# AIM:
Return exactly and only these lines: the first of the listing through the one containing "sink: float = 0.35".

####################

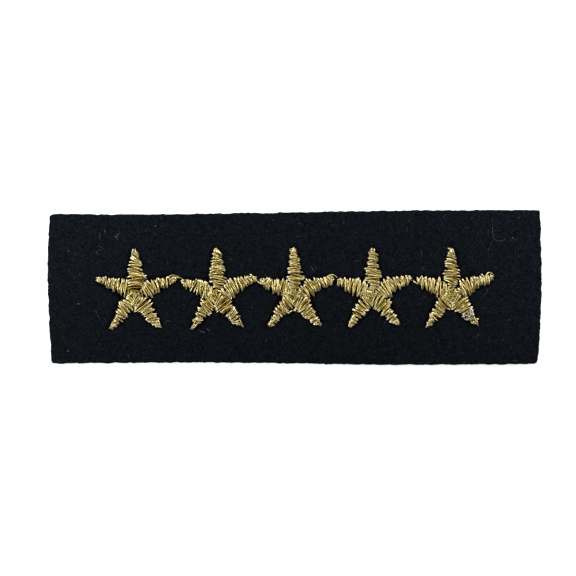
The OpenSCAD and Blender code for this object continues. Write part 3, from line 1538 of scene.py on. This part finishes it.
@dataclass(frozen=True)
class LooseThread:
    """A thread that lies over the others by itself. Lengths are in mm.

    Attributes:
        stops: The places that it passes, each with how high its middle runs over
            what lies below it.
        thickness: Its thickness, as a share of its kind's.
        sunk_ends: Whether its first and its last end go down into the stitches.
        sink: How far such an end goes down.
    """

    stops: tuple[Point, ...]
    thickness: float = 1.0
    sunk_ends: tuple[bool, bool] = (True, True)
    sink: float = 0.35

    def path(self, ground: Ground) -> ThreadPath:
        """Lays the thread over the ground.

        Args:
            ground: What it lies on.

        Returns:
            Its path.
        """
        path = ThreadPath()
        last = len(self.stops) - 1
        for k, (x, y, lift) in enumerate(self.stops):
            height = ground.height(x, y) + lift
            if (k == 0 and self.sunk_ends[0]) or (k == last and self.sunk_ends[1]):
                height -= self.sink
            path.add((x * MM, y * MM, height * MM), self.thickness)
        return path


# Loose gold threads: cut ends, and stitches that stand out of the rows.
LOOSE_GOLD = (
    # Star 1: a cut end by the top arm, and an arc over the tip of the upper right arm
    LooseThread(((-36.6, 2.6, 0.1), (-36.1, 2.75, 0.15), (-35.6, 2.9, 0.25)), 1.2, (True, False)),
    LooseThread(
        ((-30.8, 2.2, 0.1), (-30.1, 2.65, 0.2), (-29.2, 2.95, 0.2), (-28.3, 2.7, 0.1), (-27.6, 2.3, 0.1)), 0.8
    ),
    LooseThread(((-28.6, 2.1, 0.1), (-27.8, 2.4, 0.15), (-27.0, 2.0, 0.15), (-26.4, 1.6, 0.1))),
    # Star 1: loops at the root of the lower arms
    LooseThread(((-39.7, -2.1, 0.1), (-39.3, -1.4, 0.2), (-38.7, -1.5, 0.2), (-38.6, -2.5, 0.1))),
    LooseThread(((-38.2, -2.6, 0.1), (-37.9, -1.7, 0.2), (-37.3, -1.6, 0.2), (-37.4, -2.6, 0.1))),
    # Star 2: the hook at the top
    LooseThread(
        ((-19.4, 8.9, 0.1), (-18.9, 9.4, 0.1), (-18.3, 8.8, 0.15), (-17.7, 8.0, 0.15), (-17.2, 7.1, 0.1)), 1.1
    ),
    LooseThread(((-18.7, 6.4, 0.1), (-18.1, 6.4, 0.25), (-17.7, 6.6, 0.2)), 1.2, (True, False)),
    # Stars 2 and 3: a short stitch between them
    LooseThread(((-9.0, 1.7, 0.1), (-8.5, 1.2, 0.15), (-7.8, 0.6, 0.1))),
    # Star 3: the pale stitch between the lower arms, and an arc over the upper right tip
    LooseThread(
        ((-2.0, -6.3, 0.15), (-1.3, -6.05, 0.3), (-0.6, -5.6, 0.35), (0.1, -5.45, 0.3), (0.45, -6.1, 0.15)),
        1.25,
    ),
    LooseThread(
        ((7.8, 2.6, 0.1), (8.5, 3.0, 0.2), (9.1, 3.05, 0.2), (9.8, 2.7, 0.15), (10.4, 2.2, 0.1)), 0.9
    ),
    # Stars 4 and 5: a short stitch between them
    LooseThread(((28.3, 1.8, 0.1), (28.9, 1.3, 0.15), (29.6, 0.8, 0.1))),
    # Star 5: a stitch at the root of the upper left arm, and a loop at the upper right tip
    LooseThread(((35.2, 1.6, 0.1), (35.8, 1.2, 0.15), (36.5, 0.5, 0.1)), 0.9),
    LooseThread(
        (
            *((45.7, 2.5, 0.1), (46.1, 3.2, 0.2), (46.55, 3.6, 0.3)),
            *((47.1, 3.45, 0.3), (47.7, 3.0, 0.2), (48.0, 2.5, 0.1)),
        ),
        0.85,
    ),
    # Star 5: the gold loop that the white one holds
    LooseThread(
        ((40.8, -7.1, 0.1), (40.8, -6.3, 0.25), (41.3, -5.8, 0.3), (41.7, -6.2, 0.25), (41.3, -6.9, 0.1))
    ),
)

# The white bobbin thread that was pulled up through the last star.
LOOSE_WHITE = (
    LooseThread(
        (
            *((42.1, -4.9, 0.1), (42.6, -5.5, 0.25), (42.7, -6.2, 0.4), (42.3, -6.9, 0.45)),
            *((41.8, -7.5, 0.4), (41.3, -7.75, 0.35), (40.75, -7.5, 0.35)),
            *((40.45, -6.9, 0.35), (40.7, -6.2, 0.3), (41.1, -5.9, 0.15)),
        ),
        1.15,
    ),
    LooseThread(
        ((42.4, -5.2, 0.1), (42.0, -5.8, 0.35), (42.3, -6.4, 0.4), (41.9, -7.0, 0.35), (41.6, -6.5, 0.15))
    ),
)

# Hairs and specks of lint on the felt: their thickness, and where each lies.
HAIRS = tuple(
    LooseThread(stops, thickness, (False, False))
    for thickness, *stops in (
        # Top right: the long bent hair, the fainter ones beside it and a speck
        (
            *(0.75, (47.5, 14.5, 0.06), (47.6, 12.8, 0.07)),
            *((48.0, 11.5, 0.06), (49.4, 11.1, 0.06), (50.7, 11.7, 0.06)),
        ),
        (0.4, (47.7, 11.2, 0.05), (47.0, 10.0, 0.05), (46.5, 8.7, 0.04)),
        (0.45, (46.6, 14.1, 0.05), (46.4, 13.5, 0.05), (46.5, 12.9, 0.04)),
        (2.0, (52.1, 12.0, 0.05), (52.3, 11.9, 0.08), (52.6, 11.7, 0.05)),
        # By the last star's upper right arm
        (0.45, (46.8, 0.1, 0.05), (46.1, -1.0, 0.06), (45.2, -2.2, 0.05)),
        # Between the stars, and specks on the left half
        (0.6, (30.5, 9.0, 0.03), (30.5, 8.0, 0.05), (30.3, 7.1, 0.03)),
        (1.0, (4.1, 5.2, 0.03), (4.3, 4.4, 0.06), (4.7, 3.8, 0.03)),
        (1.8, (-33.6, 14.9, 0.03), (-33.4, 14.7, 0.05), (-33.2, 14.8, 0.03)),
        (1.8, (-54.4, 8.8, 0.03), (-54.2, 8.7, 0.05), (-54.0, 8.8, 0.03)),
        (1.2, (-45.8, 14.0, 0.03), (-45.5, 13.6, 0.06), (-45.6, 13.2, 0.03)),
        (1.8, (-52.0, -3.8, 0.03), (-51.8, -4.0, 0.05), (-51.6, -4.0, 0.03)),
        # Top left: a small tuft, a straight hair and a curl
        (1.1, (-42.0, 13.0, 0.05), (-42.9, 12.3, 0.08), (-42.5, 11.5, 0.05)),
        (1.1, (-43.3, 12.4, 0.05), (-42.8, 12.1, 0.08), (-42.2, 12.4, 0.05)),
        (0.6, (-46.8, 13.2, 0.05), (-46.7, 12.3, 0.06), (-46.8, 11.5, 0.05)),
        (0.45, (-47.2, 10.0, 0.05), (-46.1, 9.5, 0.06), (-46.1, 8.8, 0.06), (-46.9, 9.0, 0.06)),
        (0.45, (-46.9, 9.0, 0.05), (-47.6, 8.4, 0.06), (-46.4, 7.7, 0.05)),
        # By the tips of the first two stars' lower arms
        (0.6, (-31.2, -8.9, 0.05), (-30.5, -8.0, 0.07), (-29.6, -8.3, 0.05)),
        (1.5, (-22.7, -10.5, 0.05), (-22.2, -10.6, 0.08), (-21.7, -10.8, 0.05)),
        (1.4, (-21.2, -9.9, 0.05), (-20.8, -10.1, 0.08), (-20.4, -10.4, 0.05)),
        # Left: a speck near the lower corner, and a hair by the first star
        (1.8, (-54.7, -15.3, 0.03), (-54.4, -15.3, 0.05), (-54.2, -15.1, 0.03)),
        (0.6, (-47.7, -5.5, 0.03), (-47.4, -6.4, 0.06), (-46.9, -7.2, 0.03)),
    )
)


def lay_loose(ground: Ground, needle: Needle, finishes: Finishes) -> list[Piece]:
    """Lays the loose threads, the white loop and the hairs over the patch.

    Args:
        ground: What they lie on.
        needle: Makes meshes of thread paths.
        finishes: The materials.

    Returns:
        The pieces.
    """
    rng = random.Random(6)
    pieces = []
    for name, threads, kind, material, slot in (
        ("loose_stitches", LOOSE_GOLD, GOLD, finishes.gold, Slot.GOLD),
        ("white_loop", LOOSE_WHITE, BOBBIN, finishes.white, Slot.WHITE),
        ("felt_hairs", HAIRS, HAIR, finishes.lint, Slot.FELT),
    ):
        piece = needle.sew(name, [thread.path(ground) for thread in threads], kind, rng)
        pieces.append(dress(piece, material))
    return pieces


# The soft lights: each one's name, where it hangs, its width and height, and how
# bright its face is.
SOFTBOXES = (
    ("key_left", (-0.35, 0.0, 0.21), (0.22, 0.20), 7.8),
    ("key_corner", (-0.25, 0.26, 0.21), (0.20, 0.18), 5.5),
    ("key_far", (0.02, 0.35, 0.21), (0.22, 0.18), 7.4),
    ("fill_right", (0.33, 0.14, 0.20), (0.22, 0.20), 7.0),
    ("fill_left", (-0.26, -0.24, 0.19), (0.18, 0.16), 0.5),
    ("fill_near", (0.0, -0.40, 0.16), (0.26, 0.10), 1.5),
)


@dataclass(frozen=True)
class Studio:
    """The floor, the soft lights and the camera that looks straight down."""

    view_width: float = 138.24 * MM
    view_middle: Span = (-1.58 * MM, -0.13 * MM)
    lens: float = 200.0
    floor_size: float = 3.0
    room: Colour = (1.0, 0.94, 0.85)
    room_brightness: float = 0.10

    def floor(self, finishes: Finishes) -> None:
        """Lays the pale floor under the patch.

        Args:
            finishes: The materials.
        """
        bpy.ops.mesh.primitive_plane_add(size=self.floor_size)
        floor = bpy.context.view_layer.objects.active
        floor.name = "floor"
        floor.data.materials.append(finishes.floor)

    def camera(self, face: float) -> None:
        """Hangs the camera over the patch.

        Args:
            face: The height of the felt's face, which the frame's width is measured at.
        """
        data = bpy.data.cameras.new("camera")
        data.lens = self.lens
        camera = new_object("camera", data)
        distance = self.view_width * self.lens / data.sensor_width
        camera.location = (*self.view_middle, face + distance)
        bpy.context.scene.camera = camera

    def softbox(self, name: str, place: Point, size: Span, radiance: float) -> None:
        """Hangs a softbox that faces the patch.

        Args:
            name: The light's name.
            place: Where it hangs.
            size: Its width and its height.
            radiance: How bright its face is.
        """
        data = bpy.data.lights.new(name, "AREA")
        data.shape = "RECTANGLE"
        data.size, data.size_y = size
        data.energy = radiance * math.pi * size[0] * size[1]
        light = new_object(name, data)
        light.location = place
        tilt = math.acos(place[2] / math.hypot(*place))
        light.rotation_euler = (tilt, 0, math.atan2(place[1], place[0]) + math.pi / 2)

    def light(self) -> None:
        """Hangs the lights and sets the room's own brightness."""
        for box in SOFTBOXES:
            self.softbox(*box)
        world = bpy.data.worlds.new("room")
        world.use_nodes = True
        background = world.node_tree.nodes["Background"].inputs
        background["Color"].default_value = rgba(self.room)
        background["Strength"].default_value = self.room_brightness
        bpy.context.scene.world = world
        bpy.context.scene.view_settings.view_transform = "Standard"


def report(piece: Piece) -> None:
    """Reports a piece's name and how many faces it has."""
    LOG.info("%s: %d faces", piece.name, len(piece.data.polygons))


def main() -> None:
    """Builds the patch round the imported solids."""
    logging.basicConfig(level=logging.INFO, format="%(message)s")
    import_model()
    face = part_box("felt_ground")[1].z
    finishes = Finishes.make()
    studio = Studio()
    studio.camera(face)
    stars = {number: read_star(number) for number in range(1, 6)}
    arms = [shape for star in stars.values() for shape in star.values()]
    felt = FeltStrip().build(arms, finishes)
    report(felt)
    kinds = ((NAP, finishes.nap), (PALE_LINT, finishes.lint), (EDGE_FUZZ, finishes.nap))
    for seed, (fibres, material) in enumerate(kinds):
        report(fibres.build(felt, material, seed))
    needle = Needle()
    sewn = [felt]
    for number, star in stars.items():
        for place, (arm, shape) in enumerate(star.items()):
            rng = random.Random(number * 10 + place)
            hand = OWN_HANDS.get((number, arm), HANDS[arm])
            satin = SatinArm(shape, hand, *SEATS[arm][number - 1], rng, face / MM)
            for piece in satin.build(f"{number}_{arm.value}", needle, finishes):
                sewn.append(piece)
                report(piece)
    for piece in lay_loose(Ground(sewn), needle, finishes):
        report(piece)
    studio.floor(finishes)
    studio.light()


if __name__ == "__main__":
    main()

####################

# SOLVED PROBLEM:
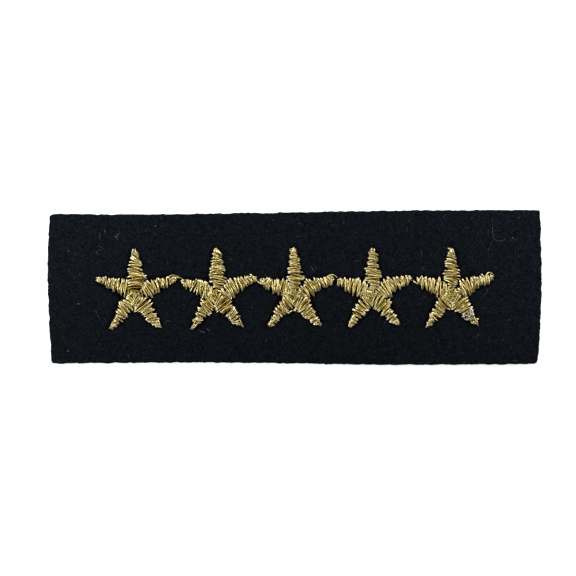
The OpenSCAD and Blender code for this object continues. Write part 3, from line 1538 of scene.py on. This part finishes it.
@dataclass(frozen=True)
class LooseThread:
    """A thread that lies over the others by itself. Lengths are in mm.

    Attributes:
        stops: The places that it passes, each with how high its middle runs over
            what lies below it.
        thickness: Its thickness, as a share of its kind's.
        sunk_ends: Whether its first and its last end go down into the stitches.
        sink: How far such an end goes down.
    """

    stops: tuple[Point, ...]
    thickness: float = 1.0
    sunk_ends: tuple[bool, bool] = (True, True)
    sink: float = 0.35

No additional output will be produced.